Investment capital is the money used to help pay for the acquisition of plants, equipment, and other items needed to build products or offer services. Investment capital is also referred to as financial capital.

Detailed Explanation:

Capital is an asset that is used to produce goods and services. Machinery, equipment, tools, and buildings directly used to manufacture goods and services are capital goods. Financial or investment capital is the money used to purchase the needed capital goods. 

Sources of investment capital can be grouped into debt and equity. Debt includes bank loans and corporate bonds. Debt must be paid back with interest. The advantage of debt is the lender does not have an ownership position in the business. Investment capital can also be secured by selling an ownership interest in a company. This is equity. Investors may be willing to invest money in a company if they believe in the company's strategy and expect an acceptable return on their investment. Companies may then use the money to acquire the capital goods they need to generate a profit. As owners, equity investors share the risks and profits. Unlike lenders, these investors are not guaranteed any payments. 

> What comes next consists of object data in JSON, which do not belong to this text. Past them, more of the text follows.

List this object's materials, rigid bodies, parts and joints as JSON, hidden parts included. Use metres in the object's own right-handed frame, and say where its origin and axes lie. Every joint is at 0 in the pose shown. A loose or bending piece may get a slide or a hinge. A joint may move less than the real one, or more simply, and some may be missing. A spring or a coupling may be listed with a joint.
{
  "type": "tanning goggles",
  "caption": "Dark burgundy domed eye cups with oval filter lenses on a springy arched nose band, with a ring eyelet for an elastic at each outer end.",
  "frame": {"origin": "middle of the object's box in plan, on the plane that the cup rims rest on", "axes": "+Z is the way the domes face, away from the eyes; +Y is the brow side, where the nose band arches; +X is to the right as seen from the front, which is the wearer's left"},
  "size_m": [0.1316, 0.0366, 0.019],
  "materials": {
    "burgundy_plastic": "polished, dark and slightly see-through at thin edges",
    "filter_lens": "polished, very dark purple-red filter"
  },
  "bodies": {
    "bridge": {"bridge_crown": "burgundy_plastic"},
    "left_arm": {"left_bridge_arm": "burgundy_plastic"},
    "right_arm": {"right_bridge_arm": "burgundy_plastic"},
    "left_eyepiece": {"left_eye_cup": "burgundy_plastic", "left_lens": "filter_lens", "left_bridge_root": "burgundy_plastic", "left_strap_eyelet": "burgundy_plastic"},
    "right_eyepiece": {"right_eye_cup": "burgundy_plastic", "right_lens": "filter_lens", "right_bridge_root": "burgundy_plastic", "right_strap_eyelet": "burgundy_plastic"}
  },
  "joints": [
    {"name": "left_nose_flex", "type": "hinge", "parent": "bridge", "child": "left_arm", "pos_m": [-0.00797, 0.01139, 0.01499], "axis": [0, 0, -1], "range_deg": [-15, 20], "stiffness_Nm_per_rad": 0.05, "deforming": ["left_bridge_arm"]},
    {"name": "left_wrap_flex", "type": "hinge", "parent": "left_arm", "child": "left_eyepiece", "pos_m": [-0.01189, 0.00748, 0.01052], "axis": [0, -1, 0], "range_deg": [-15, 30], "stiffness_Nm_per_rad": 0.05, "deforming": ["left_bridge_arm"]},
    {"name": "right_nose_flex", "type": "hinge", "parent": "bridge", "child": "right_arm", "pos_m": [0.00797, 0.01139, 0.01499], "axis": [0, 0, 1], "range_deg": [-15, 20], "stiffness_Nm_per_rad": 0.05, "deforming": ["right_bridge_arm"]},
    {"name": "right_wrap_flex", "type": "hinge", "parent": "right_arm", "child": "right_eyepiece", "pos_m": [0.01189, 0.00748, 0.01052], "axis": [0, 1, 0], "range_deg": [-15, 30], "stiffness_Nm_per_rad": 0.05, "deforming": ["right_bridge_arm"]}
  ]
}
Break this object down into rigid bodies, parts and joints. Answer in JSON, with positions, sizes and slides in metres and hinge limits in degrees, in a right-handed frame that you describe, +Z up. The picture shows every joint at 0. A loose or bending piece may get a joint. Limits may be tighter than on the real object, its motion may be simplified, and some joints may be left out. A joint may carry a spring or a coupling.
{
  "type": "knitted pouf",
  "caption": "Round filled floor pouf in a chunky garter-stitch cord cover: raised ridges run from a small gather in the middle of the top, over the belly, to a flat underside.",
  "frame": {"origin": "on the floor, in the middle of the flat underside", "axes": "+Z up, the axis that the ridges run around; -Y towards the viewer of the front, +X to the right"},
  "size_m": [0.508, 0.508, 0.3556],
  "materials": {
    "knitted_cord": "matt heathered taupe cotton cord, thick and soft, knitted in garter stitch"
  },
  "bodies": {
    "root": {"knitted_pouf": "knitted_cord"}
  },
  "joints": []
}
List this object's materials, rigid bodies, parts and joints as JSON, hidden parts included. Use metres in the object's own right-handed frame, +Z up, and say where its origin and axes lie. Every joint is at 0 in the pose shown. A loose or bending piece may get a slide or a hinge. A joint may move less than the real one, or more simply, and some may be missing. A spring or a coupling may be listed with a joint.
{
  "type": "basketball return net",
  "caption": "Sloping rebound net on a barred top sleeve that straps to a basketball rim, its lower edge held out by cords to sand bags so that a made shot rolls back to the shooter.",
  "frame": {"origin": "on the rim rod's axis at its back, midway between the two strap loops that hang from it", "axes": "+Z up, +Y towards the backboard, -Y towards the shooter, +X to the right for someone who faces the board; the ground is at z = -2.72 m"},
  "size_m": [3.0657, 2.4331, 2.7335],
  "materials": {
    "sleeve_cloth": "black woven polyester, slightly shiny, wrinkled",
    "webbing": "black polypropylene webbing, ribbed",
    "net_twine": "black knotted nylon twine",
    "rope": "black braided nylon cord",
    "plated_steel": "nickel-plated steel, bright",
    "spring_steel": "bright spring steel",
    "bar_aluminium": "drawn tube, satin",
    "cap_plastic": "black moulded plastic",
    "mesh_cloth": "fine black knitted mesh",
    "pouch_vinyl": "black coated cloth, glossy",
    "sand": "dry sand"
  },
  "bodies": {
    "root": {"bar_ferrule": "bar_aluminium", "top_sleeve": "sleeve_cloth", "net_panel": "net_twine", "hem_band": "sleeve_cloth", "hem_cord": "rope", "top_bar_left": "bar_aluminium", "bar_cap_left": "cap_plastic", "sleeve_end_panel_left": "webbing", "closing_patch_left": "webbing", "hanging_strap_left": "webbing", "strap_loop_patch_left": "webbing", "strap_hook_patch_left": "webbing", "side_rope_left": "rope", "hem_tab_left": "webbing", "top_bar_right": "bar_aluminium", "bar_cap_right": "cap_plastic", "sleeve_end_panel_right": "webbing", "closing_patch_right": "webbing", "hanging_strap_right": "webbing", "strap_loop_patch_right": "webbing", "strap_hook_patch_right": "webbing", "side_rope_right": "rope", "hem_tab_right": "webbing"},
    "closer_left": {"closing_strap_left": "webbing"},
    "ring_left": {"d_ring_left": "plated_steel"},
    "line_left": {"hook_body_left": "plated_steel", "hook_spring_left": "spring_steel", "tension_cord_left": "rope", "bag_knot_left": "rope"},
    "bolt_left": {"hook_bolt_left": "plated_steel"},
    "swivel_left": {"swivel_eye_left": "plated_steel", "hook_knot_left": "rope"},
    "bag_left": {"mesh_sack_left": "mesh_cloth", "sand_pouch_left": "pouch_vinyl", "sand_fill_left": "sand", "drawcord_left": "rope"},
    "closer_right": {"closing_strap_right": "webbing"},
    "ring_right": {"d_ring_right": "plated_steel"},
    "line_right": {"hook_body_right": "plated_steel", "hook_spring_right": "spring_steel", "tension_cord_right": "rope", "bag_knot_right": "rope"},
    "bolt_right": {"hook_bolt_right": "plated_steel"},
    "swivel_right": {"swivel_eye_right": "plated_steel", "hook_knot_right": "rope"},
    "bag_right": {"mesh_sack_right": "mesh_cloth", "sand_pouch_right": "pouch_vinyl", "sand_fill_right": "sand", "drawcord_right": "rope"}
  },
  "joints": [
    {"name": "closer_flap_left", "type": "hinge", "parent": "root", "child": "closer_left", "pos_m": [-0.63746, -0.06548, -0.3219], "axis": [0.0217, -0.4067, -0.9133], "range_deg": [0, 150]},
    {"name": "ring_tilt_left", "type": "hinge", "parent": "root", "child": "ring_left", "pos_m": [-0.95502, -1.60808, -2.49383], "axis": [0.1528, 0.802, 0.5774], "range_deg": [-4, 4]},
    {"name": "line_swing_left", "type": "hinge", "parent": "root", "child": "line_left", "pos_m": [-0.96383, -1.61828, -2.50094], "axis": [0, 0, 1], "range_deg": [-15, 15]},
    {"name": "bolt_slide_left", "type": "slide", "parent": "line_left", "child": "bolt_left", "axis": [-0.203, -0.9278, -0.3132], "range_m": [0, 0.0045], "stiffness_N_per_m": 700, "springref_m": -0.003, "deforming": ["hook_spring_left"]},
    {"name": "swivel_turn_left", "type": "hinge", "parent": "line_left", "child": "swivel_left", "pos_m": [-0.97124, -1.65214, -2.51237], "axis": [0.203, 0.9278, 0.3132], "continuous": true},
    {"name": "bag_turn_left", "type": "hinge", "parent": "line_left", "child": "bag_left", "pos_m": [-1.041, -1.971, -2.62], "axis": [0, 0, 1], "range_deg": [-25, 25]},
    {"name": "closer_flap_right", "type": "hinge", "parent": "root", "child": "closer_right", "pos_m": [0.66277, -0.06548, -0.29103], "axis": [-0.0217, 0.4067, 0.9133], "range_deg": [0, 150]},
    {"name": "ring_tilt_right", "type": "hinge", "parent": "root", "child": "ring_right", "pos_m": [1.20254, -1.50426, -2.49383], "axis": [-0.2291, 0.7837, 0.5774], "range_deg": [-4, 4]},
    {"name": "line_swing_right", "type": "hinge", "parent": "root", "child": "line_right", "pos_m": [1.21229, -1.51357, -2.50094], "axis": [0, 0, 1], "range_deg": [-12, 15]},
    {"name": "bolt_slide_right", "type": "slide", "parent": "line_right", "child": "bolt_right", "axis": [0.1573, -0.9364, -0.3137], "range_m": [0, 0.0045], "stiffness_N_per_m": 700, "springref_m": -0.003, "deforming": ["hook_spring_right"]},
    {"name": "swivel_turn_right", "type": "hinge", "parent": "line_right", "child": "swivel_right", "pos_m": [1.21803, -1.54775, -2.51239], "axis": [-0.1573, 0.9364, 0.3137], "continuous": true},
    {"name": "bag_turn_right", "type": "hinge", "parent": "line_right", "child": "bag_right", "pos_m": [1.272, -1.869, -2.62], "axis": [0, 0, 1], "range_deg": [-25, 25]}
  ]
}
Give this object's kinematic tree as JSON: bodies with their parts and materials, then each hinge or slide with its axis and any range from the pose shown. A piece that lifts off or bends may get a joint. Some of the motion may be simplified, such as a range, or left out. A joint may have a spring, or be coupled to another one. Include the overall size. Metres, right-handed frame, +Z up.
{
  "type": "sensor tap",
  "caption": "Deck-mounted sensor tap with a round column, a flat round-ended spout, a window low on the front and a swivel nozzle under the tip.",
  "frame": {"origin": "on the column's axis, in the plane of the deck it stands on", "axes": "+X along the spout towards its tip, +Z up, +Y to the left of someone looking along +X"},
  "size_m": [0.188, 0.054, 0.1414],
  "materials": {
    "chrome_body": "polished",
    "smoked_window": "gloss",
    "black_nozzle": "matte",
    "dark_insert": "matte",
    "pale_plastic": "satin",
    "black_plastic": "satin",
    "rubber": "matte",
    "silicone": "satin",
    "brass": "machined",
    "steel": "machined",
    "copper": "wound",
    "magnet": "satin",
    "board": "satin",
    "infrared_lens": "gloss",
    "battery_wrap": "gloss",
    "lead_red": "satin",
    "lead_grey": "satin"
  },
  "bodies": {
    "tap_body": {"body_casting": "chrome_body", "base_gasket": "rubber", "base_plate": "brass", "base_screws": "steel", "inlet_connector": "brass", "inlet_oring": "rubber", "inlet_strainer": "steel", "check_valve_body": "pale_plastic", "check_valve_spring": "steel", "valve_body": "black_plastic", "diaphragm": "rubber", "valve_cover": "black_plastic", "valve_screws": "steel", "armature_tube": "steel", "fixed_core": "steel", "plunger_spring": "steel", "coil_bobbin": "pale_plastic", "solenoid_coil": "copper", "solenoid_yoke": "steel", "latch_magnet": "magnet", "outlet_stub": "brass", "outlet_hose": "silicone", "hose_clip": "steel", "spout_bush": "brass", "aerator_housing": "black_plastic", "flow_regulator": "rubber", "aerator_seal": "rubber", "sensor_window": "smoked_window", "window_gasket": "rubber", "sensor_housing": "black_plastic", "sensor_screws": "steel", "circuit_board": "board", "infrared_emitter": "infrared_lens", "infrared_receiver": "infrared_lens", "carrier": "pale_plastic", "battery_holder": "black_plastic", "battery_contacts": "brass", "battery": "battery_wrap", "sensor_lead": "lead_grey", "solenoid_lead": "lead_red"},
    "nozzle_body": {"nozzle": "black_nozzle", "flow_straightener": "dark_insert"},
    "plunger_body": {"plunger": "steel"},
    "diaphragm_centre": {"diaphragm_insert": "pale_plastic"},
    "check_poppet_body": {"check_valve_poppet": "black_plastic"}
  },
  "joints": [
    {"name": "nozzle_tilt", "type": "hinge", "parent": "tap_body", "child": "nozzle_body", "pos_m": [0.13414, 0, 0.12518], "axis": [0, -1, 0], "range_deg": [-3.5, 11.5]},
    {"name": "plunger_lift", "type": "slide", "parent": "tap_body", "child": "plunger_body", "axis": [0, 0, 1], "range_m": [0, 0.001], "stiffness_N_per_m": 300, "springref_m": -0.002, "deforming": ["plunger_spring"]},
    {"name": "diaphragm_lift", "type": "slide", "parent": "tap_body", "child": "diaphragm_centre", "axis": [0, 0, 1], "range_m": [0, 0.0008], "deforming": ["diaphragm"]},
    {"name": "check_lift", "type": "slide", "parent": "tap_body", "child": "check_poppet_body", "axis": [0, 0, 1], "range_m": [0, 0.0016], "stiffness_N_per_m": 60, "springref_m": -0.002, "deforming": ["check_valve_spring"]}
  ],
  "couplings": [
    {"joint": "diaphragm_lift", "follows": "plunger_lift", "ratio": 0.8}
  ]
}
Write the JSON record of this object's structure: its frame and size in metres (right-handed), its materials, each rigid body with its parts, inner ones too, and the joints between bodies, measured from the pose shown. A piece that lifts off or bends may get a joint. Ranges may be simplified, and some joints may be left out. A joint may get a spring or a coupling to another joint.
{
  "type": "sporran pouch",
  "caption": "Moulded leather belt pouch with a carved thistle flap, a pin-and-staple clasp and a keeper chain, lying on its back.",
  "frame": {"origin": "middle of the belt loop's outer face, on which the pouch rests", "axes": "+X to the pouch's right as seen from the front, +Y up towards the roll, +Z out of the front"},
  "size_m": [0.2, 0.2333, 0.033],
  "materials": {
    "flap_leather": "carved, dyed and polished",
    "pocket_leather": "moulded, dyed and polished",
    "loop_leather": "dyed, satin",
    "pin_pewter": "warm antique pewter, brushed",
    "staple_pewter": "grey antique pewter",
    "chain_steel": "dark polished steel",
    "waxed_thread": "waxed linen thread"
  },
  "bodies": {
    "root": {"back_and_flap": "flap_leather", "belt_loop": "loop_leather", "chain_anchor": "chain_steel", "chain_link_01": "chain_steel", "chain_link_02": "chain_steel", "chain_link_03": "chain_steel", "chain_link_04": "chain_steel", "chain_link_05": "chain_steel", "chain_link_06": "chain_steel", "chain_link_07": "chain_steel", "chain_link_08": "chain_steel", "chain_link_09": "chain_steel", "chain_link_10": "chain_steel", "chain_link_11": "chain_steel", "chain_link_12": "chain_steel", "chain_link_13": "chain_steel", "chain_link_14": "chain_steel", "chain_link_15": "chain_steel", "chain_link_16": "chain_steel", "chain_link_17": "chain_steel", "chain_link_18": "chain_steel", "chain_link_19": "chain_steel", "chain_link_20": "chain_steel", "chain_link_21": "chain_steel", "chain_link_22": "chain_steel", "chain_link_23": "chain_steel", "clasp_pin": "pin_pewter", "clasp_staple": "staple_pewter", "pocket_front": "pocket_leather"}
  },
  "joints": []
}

Entrepreneurs may have trouble borrowing enough money to start a company. For example, an entrepreneur may need more money than she can personally borrow to acquire some large equipment. Banks may be unwilling to lend enough money because they feel uncomfortable with the risk. Instead the entrepreneur may rely on an equity investor such as an angel investor (investors who provide seed money for start-ups, usually family members or wealthy individuals), or a venture capitalist to provide the financial capital to grow her business.

When her business becomes well established it may be able to have an initial public offering to tap the public markets for the financial capital it needs. Once established, the company can continue to sell stock to raise money. However, the owners give up an ownership interest, or dilute the value of their shares each time new shares are sold. This is why business owners frequently prefer debt to equity because they do not give up an ownership interest when they borrow money. Large profits are shared with the owners. Only interest is paid to the lenders.